It’s a popular custom as well as a national joke to ask someone, “How do they like Iceland?” within the first five minutes of their arrival in the country. Upon my first, second, third and fourth trip I too was asked this infamous question. After living here for almost a year, I no longer see the country as a place I am simply passing through; but a home where I’ll be raising my daughter, involving myself in the Christian community and developing knowledge of my family’s culture. Iceland for the time being is an investment in the next chapter in my life. So, the answer to your question – I’ll borrow a line from William Shakespeare and quote, “it is neither good nor bad. But thinking makes it so.´´
Now as many might contest, a California girl can get used to the winter darkness, constant rain and undesirable wind chill factor. However, when it comes to bad manners, it’s a whole different ball game. At this point I can write a book on the lack of universal manners that exist in the Icelandic society. For example, there are countless times when I have literally been pushed aside for someone to get past me. It has happened so often that I didn’t think the words, “excuse me” existed in the Icelandic vocabulary. And although it bothers me when people don’t say “God bless you,” when a sneeze is heard, it does not quite compare at all to the issue of being stared at. Just in case it has never been taught in school, staring is universally just plain uncouth.
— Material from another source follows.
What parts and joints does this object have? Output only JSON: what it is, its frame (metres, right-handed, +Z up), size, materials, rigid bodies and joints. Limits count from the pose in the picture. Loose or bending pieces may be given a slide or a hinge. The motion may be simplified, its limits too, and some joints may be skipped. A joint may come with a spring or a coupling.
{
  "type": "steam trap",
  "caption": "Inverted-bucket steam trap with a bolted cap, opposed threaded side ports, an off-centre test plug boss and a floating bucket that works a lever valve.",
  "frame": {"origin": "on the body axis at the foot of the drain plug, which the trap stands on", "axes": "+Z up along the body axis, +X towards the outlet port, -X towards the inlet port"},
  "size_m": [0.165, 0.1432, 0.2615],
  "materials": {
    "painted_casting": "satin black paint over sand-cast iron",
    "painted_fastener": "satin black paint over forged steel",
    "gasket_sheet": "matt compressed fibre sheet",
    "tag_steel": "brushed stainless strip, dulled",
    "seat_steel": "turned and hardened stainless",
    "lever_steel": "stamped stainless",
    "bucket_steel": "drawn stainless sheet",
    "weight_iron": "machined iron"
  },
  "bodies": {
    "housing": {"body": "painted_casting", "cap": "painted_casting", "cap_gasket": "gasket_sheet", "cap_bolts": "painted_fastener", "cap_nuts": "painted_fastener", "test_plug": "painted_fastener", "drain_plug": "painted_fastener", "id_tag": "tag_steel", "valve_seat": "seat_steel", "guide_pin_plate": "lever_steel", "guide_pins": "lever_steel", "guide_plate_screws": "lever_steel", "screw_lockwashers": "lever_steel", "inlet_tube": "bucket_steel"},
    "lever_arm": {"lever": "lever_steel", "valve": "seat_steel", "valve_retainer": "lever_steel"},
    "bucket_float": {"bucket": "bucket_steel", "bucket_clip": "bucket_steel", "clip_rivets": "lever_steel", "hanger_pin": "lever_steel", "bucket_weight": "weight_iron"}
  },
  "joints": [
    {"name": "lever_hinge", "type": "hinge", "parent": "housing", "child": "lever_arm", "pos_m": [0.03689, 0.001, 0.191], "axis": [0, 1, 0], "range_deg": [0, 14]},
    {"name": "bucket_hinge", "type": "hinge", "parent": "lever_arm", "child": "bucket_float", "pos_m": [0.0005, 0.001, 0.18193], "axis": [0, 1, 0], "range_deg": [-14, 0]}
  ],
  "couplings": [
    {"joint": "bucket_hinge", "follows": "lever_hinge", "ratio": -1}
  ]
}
Back in February I had two dear friends come to visit from New York and as we were sitting in a café one afternoon, I noticed an Icelandic couple staring at us as we ordered from the cashier. As we proceeded to sit down and chat they continued to stare for literally an entire hour. It was as if the two had either nothing to talk about or had an incredulous fascination with black people. As expected, my friends were completely vexed and I was quite embarrassed for the behaviour of these people. If this incident were isolated it wouldn’t be so irritating, however, it happens quite often. Maybe Icelandic people are so used to seeing people that look like them that when something new comes along one has to experience the forbidden fruit by way of gawking. If so, let it be known that some bad habits seriously need to be broken.
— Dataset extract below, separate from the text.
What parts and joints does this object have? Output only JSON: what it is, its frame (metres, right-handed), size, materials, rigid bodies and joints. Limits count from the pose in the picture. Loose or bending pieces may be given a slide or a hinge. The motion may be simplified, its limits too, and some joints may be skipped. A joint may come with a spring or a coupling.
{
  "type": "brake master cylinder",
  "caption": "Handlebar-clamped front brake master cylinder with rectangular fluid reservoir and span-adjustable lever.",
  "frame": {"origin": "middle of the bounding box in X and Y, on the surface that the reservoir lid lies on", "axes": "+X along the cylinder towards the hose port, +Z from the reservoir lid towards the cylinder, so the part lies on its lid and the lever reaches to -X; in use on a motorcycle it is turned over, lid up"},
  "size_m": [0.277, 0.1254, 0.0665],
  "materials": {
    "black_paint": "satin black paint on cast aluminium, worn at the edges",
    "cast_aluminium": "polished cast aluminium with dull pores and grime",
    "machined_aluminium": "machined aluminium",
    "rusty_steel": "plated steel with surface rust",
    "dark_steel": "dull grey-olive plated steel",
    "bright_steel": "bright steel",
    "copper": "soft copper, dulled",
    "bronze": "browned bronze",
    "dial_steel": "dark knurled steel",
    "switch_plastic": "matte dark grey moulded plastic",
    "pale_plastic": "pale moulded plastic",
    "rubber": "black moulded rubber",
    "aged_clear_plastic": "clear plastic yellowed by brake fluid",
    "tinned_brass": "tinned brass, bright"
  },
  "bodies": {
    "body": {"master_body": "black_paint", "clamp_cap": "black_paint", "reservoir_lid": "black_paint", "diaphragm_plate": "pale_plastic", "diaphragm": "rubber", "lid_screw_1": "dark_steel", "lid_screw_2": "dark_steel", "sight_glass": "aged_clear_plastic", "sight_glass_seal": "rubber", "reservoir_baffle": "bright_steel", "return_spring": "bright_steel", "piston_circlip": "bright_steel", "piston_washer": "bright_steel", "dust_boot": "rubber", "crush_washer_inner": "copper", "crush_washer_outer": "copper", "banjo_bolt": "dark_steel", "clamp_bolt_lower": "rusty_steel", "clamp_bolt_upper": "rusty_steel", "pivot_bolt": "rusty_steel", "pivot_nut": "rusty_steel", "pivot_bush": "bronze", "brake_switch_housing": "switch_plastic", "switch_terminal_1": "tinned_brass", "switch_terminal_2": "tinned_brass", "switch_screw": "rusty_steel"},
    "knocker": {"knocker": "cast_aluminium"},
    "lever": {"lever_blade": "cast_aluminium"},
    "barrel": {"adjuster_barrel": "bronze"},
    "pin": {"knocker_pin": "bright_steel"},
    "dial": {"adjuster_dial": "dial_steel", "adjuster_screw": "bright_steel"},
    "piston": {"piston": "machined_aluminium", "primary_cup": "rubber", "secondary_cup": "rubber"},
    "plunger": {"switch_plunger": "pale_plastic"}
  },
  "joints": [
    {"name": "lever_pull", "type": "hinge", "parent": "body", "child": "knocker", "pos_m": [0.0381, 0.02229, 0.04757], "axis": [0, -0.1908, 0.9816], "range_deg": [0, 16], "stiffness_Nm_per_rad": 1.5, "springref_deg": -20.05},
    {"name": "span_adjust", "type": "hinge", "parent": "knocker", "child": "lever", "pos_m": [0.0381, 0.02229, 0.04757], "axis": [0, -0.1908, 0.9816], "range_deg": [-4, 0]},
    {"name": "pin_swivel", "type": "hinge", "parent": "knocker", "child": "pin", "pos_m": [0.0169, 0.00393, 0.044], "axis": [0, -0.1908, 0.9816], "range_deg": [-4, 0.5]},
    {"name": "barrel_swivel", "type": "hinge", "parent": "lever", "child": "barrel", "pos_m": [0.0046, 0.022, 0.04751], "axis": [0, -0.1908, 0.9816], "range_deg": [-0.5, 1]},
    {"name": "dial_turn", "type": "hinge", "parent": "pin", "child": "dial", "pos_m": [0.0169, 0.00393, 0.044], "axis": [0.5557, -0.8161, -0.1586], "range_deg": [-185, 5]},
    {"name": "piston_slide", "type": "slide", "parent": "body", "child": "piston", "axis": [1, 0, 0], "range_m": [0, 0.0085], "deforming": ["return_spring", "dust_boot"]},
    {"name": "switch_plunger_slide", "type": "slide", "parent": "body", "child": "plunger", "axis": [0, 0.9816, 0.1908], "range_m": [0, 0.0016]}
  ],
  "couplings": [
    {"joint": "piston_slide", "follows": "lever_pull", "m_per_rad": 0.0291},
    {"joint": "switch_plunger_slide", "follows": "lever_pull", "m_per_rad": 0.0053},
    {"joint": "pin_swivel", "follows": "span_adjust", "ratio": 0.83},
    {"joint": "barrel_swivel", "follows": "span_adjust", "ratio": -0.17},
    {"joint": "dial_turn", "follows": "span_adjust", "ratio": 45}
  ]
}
Of course there are obvious elements to love about Iceland such as the nature, social welfare and non-existent insect problem. When shifting gears from New York to Iceland I knew there would be things that would be difficult to live without. However, as much as I love New York and all it has to offer, I do not miss the congested streets, serious pollution problems or heavy traffic. Last month I was in New York and had to rent a car to drive to the most forgotten borough of the five, Staten Island, to get our taxes done. I have to admit, the drive there was pleasant. It was before rush hour and I made it easily in 24 minutes. However, on the way back, which was around 11:30 am, my trip was quite different. Not only did it take more than two hours to get home, but the traffic was so horrific it changed the appearance of the highway completely. Everything looked so jammed and cluttered with construction that I ended up getting off at the wrong exit and circling around the same industrial looking shady neighborhood for about an hour. The point is, I love how driving around the bare streets of Reykjavik and finding your way home never involves a stress pill and an empty gas tank.
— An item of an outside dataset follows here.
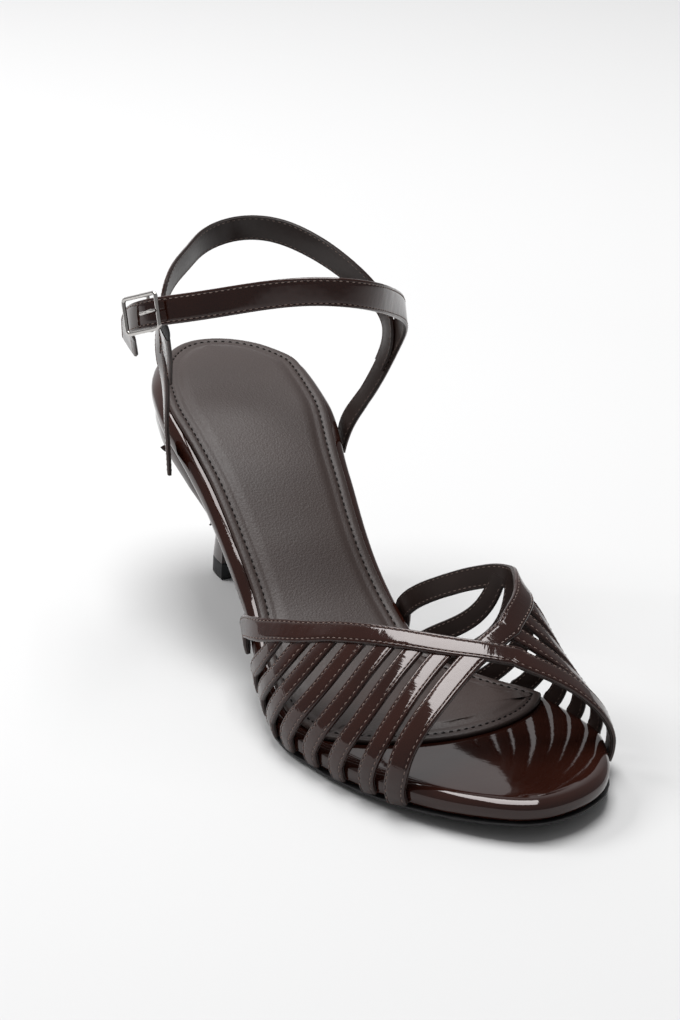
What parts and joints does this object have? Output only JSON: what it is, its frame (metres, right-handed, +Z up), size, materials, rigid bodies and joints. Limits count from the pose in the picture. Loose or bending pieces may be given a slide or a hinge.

My bittersweet relationship with Iceland has settled me into the position of a critical participant as opposed to the curious onlooker that defined me before. As much as I love the nature and absence of congestion, there are many more things that I want to grow into loving. I feel as if I have a purpose in strengthening my new home and building it to be the best it can be. I want my daughter to have blessed memories of her early years in her birth country and to feel as though it gave her roots of which she can be proud.